### OBJECTIVE
Repeat exactly, and only, the lines below starting at the line that contains "os.makedirs(OUT, exist_ok=True)" and ending at the line that contains "bpy.context.scene.collection.objects.link(empty)", inclusive of both.
⟨
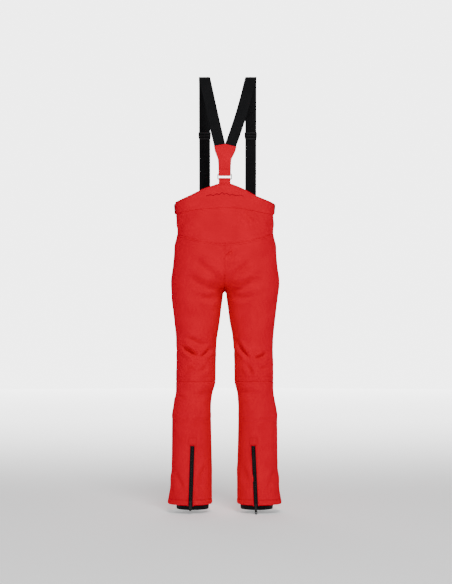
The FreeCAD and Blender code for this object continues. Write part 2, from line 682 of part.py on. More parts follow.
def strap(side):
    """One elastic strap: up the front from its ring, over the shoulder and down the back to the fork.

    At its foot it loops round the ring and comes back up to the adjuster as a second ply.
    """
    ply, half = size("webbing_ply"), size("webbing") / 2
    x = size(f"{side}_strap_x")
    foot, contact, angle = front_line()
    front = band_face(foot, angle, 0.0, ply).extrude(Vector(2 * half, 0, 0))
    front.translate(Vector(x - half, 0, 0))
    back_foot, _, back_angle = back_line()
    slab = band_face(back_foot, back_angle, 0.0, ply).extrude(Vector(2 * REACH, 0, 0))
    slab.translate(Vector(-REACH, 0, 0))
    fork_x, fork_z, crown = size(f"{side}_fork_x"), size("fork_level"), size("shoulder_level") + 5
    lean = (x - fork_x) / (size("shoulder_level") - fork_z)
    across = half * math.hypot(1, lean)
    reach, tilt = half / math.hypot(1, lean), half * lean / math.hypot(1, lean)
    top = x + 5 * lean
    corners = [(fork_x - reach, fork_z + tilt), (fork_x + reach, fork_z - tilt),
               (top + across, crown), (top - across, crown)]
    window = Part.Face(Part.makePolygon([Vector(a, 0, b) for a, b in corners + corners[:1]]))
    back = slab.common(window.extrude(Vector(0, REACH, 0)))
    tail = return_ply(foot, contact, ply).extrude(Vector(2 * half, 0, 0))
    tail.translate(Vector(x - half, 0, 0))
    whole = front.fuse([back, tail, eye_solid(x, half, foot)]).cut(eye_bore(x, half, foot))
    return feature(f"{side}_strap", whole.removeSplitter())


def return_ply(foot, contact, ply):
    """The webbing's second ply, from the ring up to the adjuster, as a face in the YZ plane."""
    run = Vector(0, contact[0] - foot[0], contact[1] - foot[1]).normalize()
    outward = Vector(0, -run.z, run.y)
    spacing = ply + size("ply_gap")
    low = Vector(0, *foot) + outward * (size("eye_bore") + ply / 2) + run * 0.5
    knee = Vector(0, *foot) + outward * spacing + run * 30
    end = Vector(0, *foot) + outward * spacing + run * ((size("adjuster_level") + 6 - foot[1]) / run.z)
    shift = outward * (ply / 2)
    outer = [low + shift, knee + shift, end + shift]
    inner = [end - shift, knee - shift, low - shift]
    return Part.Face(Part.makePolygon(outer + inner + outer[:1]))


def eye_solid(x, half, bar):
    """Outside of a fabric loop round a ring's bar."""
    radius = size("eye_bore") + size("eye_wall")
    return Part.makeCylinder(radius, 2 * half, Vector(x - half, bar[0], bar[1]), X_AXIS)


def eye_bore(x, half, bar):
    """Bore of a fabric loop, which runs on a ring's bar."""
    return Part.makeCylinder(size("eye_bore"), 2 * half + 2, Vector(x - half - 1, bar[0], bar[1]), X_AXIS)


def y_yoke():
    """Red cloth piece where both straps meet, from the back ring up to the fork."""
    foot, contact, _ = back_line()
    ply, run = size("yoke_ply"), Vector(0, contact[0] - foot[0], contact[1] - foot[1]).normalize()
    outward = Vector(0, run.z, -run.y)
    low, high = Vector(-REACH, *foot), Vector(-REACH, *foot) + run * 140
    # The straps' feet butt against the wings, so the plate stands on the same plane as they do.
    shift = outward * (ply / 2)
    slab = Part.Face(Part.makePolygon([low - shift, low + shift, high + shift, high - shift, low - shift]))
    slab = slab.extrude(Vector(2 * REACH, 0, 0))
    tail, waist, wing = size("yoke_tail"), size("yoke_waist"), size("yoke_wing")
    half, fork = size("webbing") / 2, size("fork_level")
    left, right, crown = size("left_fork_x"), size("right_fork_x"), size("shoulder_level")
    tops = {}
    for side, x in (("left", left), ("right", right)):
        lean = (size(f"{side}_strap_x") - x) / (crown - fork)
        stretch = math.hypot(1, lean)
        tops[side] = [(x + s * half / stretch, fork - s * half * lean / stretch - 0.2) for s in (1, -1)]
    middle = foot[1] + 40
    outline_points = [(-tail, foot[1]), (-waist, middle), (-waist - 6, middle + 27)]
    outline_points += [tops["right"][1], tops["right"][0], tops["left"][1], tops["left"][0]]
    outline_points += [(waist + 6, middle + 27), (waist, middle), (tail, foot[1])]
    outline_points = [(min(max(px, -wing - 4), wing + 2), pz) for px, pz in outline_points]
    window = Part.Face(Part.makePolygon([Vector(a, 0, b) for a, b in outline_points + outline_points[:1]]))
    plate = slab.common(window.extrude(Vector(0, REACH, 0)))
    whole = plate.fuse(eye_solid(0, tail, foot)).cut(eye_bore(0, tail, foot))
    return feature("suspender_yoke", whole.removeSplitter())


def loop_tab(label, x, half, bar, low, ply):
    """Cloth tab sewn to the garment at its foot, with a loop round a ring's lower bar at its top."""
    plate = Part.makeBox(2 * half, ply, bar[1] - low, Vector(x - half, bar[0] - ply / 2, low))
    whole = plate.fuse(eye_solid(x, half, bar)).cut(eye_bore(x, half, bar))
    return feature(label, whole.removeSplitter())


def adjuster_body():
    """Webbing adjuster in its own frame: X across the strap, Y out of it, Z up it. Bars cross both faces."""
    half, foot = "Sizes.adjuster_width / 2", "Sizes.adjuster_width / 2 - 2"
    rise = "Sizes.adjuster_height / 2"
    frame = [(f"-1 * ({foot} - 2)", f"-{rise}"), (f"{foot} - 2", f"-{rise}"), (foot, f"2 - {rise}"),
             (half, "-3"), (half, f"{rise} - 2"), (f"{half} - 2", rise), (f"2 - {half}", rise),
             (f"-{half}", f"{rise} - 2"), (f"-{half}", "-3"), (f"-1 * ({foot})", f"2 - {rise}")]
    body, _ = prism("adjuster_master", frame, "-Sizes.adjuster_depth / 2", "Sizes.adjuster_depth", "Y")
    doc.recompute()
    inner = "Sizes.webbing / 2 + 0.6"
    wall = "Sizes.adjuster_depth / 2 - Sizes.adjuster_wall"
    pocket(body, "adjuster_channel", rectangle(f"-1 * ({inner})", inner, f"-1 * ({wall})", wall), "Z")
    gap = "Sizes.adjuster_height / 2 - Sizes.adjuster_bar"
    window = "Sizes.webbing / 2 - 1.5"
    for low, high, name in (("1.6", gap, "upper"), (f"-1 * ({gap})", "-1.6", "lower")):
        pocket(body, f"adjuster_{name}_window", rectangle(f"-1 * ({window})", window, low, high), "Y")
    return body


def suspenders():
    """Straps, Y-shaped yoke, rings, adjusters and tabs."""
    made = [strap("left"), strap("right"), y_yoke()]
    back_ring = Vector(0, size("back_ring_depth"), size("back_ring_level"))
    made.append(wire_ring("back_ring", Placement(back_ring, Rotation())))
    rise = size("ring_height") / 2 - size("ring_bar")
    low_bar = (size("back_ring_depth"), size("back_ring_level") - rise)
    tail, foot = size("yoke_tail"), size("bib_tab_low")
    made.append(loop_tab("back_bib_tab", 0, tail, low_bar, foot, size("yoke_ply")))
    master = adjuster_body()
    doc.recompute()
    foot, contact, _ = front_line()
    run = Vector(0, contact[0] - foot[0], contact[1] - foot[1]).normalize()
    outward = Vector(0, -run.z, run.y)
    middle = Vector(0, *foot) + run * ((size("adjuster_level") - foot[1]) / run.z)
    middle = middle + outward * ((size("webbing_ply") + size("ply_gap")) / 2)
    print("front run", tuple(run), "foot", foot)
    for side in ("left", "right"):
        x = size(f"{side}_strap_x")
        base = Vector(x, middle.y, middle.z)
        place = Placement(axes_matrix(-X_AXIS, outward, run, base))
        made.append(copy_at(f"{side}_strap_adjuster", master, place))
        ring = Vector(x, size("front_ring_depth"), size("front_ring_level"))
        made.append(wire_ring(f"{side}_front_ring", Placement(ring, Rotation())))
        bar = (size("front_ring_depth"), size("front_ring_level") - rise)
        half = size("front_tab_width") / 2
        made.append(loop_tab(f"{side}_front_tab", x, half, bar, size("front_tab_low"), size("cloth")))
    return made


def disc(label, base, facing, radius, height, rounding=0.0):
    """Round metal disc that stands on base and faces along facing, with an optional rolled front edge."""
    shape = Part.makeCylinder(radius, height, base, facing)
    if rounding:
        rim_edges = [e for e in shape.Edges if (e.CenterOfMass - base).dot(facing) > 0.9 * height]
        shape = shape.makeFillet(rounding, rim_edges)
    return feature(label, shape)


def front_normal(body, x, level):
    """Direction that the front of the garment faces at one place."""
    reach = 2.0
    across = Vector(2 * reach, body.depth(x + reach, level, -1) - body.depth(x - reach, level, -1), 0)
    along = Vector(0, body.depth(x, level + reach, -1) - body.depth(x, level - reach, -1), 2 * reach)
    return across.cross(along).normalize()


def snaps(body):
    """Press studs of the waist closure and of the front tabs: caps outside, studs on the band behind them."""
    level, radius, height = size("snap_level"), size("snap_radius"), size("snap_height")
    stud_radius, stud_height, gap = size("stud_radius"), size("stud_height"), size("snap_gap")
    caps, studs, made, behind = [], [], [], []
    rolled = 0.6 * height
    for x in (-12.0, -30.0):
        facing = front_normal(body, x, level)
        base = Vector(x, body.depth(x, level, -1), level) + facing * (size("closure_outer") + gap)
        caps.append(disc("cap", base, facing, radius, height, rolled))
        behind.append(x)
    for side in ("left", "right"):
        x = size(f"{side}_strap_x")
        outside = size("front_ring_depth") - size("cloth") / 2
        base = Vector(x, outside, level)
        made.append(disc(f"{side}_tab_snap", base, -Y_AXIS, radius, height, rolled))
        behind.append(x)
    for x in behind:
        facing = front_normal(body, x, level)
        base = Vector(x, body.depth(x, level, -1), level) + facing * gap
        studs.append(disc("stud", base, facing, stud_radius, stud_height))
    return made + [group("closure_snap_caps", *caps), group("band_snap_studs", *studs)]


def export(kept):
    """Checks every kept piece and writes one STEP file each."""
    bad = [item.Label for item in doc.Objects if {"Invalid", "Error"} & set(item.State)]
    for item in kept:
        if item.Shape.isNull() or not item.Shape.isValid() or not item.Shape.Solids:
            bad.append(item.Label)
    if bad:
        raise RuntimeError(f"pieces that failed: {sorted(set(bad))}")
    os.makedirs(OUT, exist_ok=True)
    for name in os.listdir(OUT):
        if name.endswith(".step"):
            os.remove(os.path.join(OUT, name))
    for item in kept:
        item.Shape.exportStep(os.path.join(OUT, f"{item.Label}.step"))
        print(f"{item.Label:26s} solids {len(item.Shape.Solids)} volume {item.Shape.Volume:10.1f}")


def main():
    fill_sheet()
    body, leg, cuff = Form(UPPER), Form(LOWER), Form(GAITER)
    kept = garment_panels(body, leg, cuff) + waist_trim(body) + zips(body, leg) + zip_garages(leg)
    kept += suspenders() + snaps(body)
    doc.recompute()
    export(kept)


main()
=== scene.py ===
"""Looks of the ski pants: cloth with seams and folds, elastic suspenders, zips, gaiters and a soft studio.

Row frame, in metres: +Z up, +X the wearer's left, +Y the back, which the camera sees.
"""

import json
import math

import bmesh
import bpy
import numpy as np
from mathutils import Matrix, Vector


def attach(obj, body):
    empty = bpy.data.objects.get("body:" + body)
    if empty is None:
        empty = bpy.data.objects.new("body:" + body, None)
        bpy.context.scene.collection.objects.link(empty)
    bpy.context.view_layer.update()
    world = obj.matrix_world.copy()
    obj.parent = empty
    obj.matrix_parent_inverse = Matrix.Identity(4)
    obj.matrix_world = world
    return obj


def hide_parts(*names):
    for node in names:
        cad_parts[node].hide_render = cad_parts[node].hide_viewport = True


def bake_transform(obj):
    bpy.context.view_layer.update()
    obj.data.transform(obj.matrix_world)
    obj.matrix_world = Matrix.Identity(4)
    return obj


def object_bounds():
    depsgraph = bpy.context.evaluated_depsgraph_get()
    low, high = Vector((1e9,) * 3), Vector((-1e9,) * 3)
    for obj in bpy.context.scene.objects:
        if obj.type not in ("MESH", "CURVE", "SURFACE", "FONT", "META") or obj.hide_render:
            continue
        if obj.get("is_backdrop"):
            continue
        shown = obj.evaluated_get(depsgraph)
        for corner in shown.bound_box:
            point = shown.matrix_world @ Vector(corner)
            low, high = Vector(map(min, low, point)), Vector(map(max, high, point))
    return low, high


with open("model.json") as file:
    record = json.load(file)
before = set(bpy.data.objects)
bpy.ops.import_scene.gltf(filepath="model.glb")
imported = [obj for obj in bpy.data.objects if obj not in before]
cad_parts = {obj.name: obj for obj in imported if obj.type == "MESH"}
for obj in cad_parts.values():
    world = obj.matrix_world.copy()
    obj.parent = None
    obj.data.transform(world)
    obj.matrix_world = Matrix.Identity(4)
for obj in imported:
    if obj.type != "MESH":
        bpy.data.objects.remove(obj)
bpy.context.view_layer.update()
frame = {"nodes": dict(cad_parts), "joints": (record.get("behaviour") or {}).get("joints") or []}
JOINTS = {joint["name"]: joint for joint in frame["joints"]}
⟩
### TASK SOLUTION
    os.makedirs(OUT, exist_ok=True)
    for name in os.listdir(OUT):
        if name.endswith(".step"):
            os.remove(os.path.join(OUT, name))
    for item in kept:
        item.Shape.exportStep(os.path.join(OUT, f"{item.Label}.step"))
        print(f"{item.Label:26s} solids {len(item.Shape.Solids)} volume {item.Shape.Volume:10.1f}")


def main():
    fill_sheet()
    body, leg, cuff = Form(UPPER), Form(LOWER), Form(GAITER)
    kept = garment_panels(body, leg, cuff) + waist_trim(body) + zips(body, leg) + zip_garages(leg)
    kept += suspenders() + snaps(body)
    doc.recompute()
    export(kept)


main()
=== scene.py ===
"""Looks of the ski pants: cloth with seams and folds, elastic suspenders, zips, gaiters and a soft studio.

Row frame, in metres: +Z up, +X the wearer's left, +Y the back, which the camera sees.
"""

import json
import math

import bmesh
import bpy
import numpy as np
from mathutils import Matrix, Vector


def attach(obj, body):
    empty = bpy.data.objects.get("body:" + body)
    if empty is None:
        empty = bpy.data.objects.new("body:" + body, None)
        bpy.context.scene.collection.objects.link(empty)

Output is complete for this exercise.